Your objective
Repeat exactly and only the lines from the line containing "mouth = Mouth(sheet, front, back)" through the line containing "bpy.context.scene.collection.objects.link(empty)", both included.

The input
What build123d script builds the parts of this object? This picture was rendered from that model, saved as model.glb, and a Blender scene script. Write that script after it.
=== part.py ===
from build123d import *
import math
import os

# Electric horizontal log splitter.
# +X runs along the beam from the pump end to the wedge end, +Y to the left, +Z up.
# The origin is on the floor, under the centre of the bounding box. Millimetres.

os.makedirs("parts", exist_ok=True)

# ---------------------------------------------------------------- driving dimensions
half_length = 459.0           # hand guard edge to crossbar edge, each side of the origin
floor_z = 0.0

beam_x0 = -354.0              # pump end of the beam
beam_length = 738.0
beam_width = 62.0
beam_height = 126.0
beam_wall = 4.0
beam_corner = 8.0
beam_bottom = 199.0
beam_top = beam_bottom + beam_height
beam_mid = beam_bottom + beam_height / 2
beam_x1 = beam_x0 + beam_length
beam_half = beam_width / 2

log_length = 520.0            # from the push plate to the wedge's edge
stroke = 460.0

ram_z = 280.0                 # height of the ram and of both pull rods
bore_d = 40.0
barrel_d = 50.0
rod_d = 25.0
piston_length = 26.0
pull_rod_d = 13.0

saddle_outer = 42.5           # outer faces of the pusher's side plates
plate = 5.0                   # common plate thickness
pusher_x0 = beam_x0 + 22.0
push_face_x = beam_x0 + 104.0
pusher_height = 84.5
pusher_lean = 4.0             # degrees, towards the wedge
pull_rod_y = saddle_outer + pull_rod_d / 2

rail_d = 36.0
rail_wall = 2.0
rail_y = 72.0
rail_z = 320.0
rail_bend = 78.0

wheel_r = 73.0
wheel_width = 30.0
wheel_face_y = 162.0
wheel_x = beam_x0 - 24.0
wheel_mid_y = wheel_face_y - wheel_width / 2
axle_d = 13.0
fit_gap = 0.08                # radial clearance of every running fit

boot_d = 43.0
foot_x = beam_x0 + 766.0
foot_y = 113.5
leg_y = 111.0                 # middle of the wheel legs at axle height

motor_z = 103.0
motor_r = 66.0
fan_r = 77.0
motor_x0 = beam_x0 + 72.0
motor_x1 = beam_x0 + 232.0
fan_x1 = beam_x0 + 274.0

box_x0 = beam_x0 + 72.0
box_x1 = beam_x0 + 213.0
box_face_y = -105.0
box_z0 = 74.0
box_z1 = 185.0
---
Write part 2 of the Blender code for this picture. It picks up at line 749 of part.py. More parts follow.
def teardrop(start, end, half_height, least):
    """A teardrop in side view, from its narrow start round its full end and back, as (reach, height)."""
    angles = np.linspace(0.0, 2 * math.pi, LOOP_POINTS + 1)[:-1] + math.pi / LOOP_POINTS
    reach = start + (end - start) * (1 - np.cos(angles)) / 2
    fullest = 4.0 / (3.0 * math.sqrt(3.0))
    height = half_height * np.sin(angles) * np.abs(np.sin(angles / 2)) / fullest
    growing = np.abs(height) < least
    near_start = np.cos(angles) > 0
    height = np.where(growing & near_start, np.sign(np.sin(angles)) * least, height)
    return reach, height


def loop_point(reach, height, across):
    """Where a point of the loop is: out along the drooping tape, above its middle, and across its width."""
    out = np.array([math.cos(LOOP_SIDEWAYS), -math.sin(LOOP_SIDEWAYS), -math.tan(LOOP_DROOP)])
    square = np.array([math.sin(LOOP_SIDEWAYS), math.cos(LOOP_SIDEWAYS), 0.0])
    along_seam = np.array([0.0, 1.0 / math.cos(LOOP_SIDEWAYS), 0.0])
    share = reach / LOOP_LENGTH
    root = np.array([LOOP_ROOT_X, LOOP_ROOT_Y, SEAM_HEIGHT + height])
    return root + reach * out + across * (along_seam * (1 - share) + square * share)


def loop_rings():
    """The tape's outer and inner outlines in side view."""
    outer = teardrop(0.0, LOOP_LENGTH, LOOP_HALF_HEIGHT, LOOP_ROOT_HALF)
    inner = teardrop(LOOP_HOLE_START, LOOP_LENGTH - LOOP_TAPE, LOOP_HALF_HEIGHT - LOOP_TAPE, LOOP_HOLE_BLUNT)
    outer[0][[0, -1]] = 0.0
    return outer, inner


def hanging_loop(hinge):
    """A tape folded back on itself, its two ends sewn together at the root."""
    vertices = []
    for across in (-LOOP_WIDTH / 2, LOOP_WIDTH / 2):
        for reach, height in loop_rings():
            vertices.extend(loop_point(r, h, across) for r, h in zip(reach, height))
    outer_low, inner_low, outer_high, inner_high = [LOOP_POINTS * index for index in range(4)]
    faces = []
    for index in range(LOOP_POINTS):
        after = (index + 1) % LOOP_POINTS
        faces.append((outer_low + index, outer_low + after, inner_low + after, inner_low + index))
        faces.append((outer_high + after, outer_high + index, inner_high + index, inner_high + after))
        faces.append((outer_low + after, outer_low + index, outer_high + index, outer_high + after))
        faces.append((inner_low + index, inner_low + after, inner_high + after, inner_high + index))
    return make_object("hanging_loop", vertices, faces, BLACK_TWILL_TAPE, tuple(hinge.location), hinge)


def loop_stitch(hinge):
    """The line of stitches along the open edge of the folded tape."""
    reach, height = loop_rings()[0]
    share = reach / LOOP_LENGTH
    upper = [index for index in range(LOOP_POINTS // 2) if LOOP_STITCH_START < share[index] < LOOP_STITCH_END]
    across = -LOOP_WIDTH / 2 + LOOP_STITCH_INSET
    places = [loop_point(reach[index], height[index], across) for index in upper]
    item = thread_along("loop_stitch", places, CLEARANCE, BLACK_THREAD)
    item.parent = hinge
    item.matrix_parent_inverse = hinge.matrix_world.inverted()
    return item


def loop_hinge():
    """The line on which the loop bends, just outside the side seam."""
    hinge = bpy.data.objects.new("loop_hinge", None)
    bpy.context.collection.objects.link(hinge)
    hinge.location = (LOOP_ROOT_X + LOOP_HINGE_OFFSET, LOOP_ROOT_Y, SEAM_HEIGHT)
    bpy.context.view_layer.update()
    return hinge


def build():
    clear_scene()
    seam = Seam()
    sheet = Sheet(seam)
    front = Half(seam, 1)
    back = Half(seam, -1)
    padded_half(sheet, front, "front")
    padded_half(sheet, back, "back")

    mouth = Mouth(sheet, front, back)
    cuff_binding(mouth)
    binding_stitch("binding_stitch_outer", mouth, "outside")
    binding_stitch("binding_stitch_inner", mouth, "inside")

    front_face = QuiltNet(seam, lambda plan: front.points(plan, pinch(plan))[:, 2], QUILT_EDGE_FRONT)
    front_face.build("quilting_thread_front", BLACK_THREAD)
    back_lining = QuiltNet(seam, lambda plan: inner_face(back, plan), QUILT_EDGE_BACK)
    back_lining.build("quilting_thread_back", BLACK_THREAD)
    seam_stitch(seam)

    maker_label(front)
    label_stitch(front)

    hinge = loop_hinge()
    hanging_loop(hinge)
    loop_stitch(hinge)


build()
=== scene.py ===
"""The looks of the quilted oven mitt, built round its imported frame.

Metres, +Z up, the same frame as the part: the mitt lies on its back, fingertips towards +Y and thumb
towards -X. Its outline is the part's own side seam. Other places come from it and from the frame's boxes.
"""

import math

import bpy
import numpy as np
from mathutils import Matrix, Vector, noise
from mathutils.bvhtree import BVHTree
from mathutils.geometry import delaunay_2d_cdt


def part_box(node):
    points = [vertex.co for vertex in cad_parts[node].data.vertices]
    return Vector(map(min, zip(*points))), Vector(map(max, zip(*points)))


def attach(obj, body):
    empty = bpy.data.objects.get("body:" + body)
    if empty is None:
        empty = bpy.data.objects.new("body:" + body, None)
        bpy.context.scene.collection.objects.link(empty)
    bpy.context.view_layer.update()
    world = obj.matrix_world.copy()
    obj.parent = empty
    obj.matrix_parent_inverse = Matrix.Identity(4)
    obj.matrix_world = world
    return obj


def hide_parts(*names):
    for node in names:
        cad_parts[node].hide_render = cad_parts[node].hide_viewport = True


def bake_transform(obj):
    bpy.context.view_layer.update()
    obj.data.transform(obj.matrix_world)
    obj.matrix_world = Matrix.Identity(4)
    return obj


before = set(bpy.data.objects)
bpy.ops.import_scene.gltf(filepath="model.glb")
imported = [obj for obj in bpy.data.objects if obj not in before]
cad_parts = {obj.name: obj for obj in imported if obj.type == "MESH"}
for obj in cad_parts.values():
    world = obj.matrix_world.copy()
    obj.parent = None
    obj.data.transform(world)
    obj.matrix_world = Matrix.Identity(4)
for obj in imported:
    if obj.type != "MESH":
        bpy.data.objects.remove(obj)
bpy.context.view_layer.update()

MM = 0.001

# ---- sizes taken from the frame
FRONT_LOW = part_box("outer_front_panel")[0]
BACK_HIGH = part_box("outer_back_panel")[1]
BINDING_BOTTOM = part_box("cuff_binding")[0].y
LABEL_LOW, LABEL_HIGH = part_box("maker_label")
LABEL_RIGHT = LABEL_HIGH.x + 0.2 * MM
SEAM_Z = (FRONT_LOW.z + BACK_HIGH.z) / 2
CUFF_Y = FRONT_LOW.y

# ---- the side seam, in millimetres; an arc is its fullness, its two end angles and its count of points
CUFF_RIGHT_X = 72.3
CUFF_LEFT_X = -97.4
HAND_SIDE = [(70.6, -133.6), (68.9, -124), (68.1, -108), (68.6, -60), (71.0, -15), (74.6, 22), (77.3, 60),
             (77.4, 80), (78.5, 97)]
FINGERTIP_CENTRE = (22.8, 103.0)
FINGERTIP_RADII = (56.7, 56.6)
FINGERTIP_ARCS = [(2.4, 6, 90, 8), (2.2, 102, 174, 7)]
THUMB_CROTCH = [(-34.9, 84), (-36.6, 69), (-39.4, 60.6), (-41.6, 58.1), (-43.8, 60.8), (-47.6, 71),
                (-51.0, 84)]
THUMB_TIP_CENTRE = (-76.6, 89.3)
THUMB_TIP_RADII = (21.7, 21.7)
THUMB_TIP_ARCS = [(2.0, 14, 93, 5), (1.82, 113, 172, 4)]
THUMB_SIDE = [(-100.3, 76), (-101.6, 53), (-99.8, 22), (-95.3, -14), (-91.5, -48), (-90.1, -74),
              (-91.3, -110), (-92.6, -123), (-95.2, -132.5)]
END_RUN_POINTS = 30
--
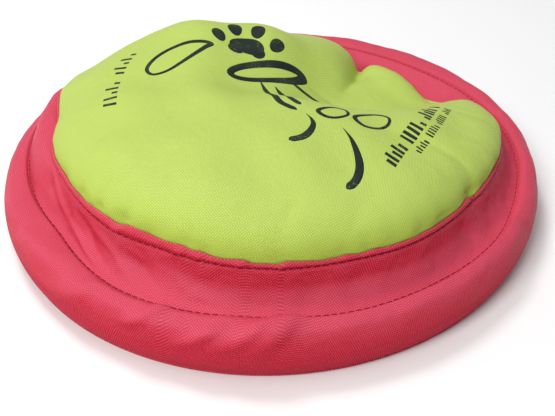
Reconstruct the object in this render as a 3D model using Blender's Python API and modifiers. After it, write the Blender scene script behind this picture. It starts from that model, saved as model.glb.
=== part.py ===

Solution to this task
    mouth = Mouth(sheet, front, back)
    cuff_binding(mouth)
    binding_stitch("binding_stitch_outer", mouth, "outside")
    binding_stitch("binding_stitch_inner", mouth, "inside")

    front_face = QuiltNet(seam, lambda plan: front.points(plan, pinch(plan))[:, 2], QUILT_EDGE_FRONT)
    front_face.build("quilting_thread_front", BLACK_THREAD)
    back_lining = QuiltNet(seam, lambda plan: inner_face(back, plan), QUILT_EDGE_BACK)
    back_lining.build("quilting_thread_back", BLACK_THREAD)
    seam_stitch(seam)

    maker_label(front)
    label_stitch(front)

    hinge = loop_hinge()
    hanging_loop(hinge)
    loop_stitch(hinge)


build()
=== scene.py ===
"""The looks of the quilted oven mitt, built round its imported frame.

Metres, +Z up, the same frame as the part: the mitt lies on its back, fingertips towards +Y and thumb
towards -X. Its outline is the part's own side seam. Other places come from it and from the frame's boxes.
"""

import math

import bpy
import numpy as np
from mathutils import Matrix, Vector, noise
from mathutils.bvhtree import BVHTree
from mathutils.geometry import delaunay_2d_cdt


def part_box(node):
    points = [vertex.co for vertex in cad_parts[node].data.vertices]
    return Vector(map(min, zip(*points))), Vector(map(max, zip(*points)))


def attach(obj, body):
    empty = bpy.data.objects.get("body:" + body)
    if empty is None:
        empty = bpy.data.objects.new("body:" + body, None)
        bpy.context.scene.collection.objects.link(empty)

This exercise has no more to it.